Causes of fatigue in composite materials

Fatigue failure in composite materials can appear due to different factors:

  • Materials mechanical properties
  • Loads applied
  • Types of cycles and frequency
  • Ambiental conditions

Apart from this, due to the anisotropy make difficult to analysis fatigue in composite materials as there are different failures modes occurring at the same time. Composite materials experiment an increase in the displacement under cyclic loading. That is why many tests are performed until the laminate has reduced its value of stiffness at a certain point without having failed the specimen.
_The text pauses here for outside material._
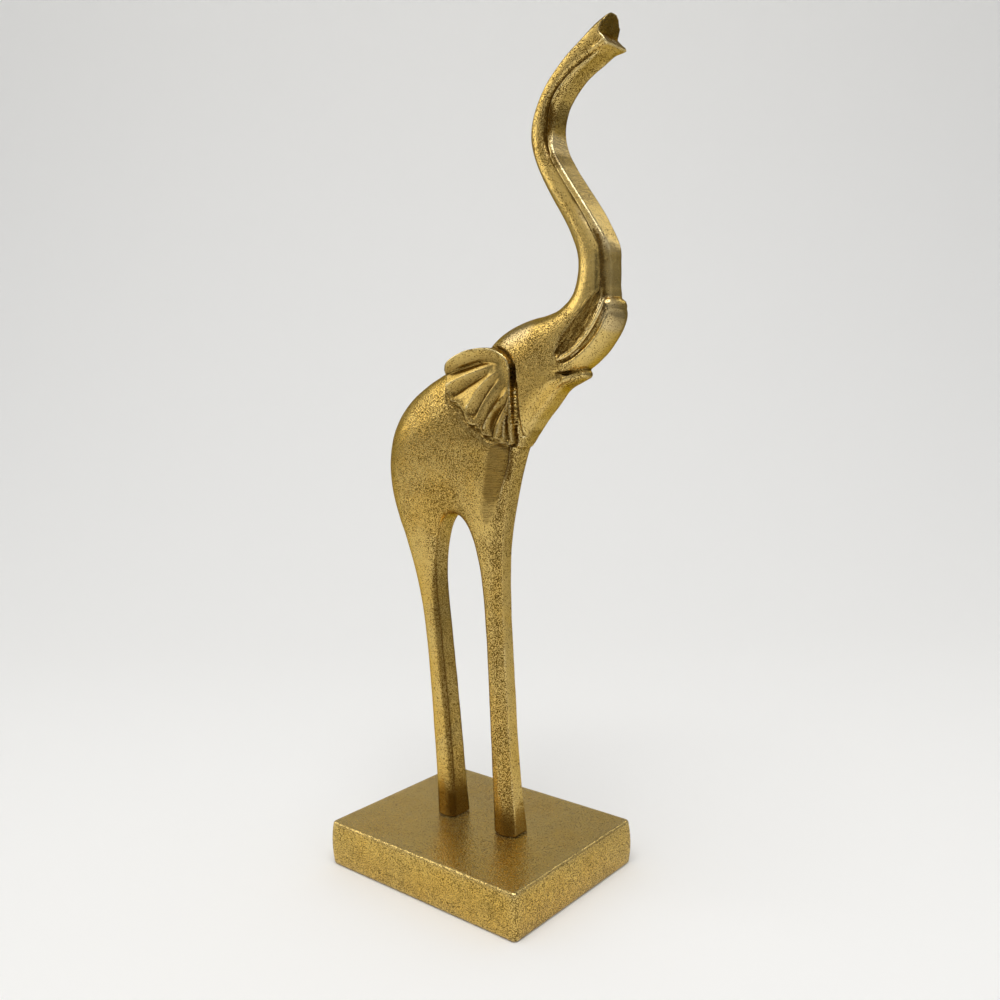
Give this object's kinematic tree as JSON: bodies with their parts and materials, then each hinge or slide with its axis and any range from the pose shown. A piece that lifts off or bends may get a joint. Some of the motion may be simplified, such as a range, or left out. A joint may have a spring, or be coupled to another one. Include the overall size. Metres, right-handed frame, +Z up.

Stages of fatigue in composite materials

Reifsnider et al has study the development of damage in composite when it has cyclic loading. It is divided into 5 stages:

  1. Matrix has cracks along the fiber directions. It increases proportionally to the applied stress.
  2. When the Characteristic damage state (CDS) is reached, due to the saturation of matrix cracking, the fiber failure begins in the adjacent plies regions of stress concentration created by the primary cracks. There are two types of cracks: the primary, which form through the thickness and run across the width of the laminate and secondary cracks, perpendicular to the primary cracks.
  3. The high interlaminar stresses in the region near the free edges or discontinuities are driving force behind the initiation delamination’s.
  4. The delamination growth at a constant rate.
  5. Finally, the damage development is typified in an increasing rate progression of all damage modes. The fracture appears as it cannot withstand the tensile stress.
fatigue stages

Conclusions

Damage in composite materials is important when designing components. The designers have to understand who the components it is going to works to design according to the different types of damage and achieve a part damage-tolerant. However, fatigue failure in composite materials is a uncommon type of failure that affects composites.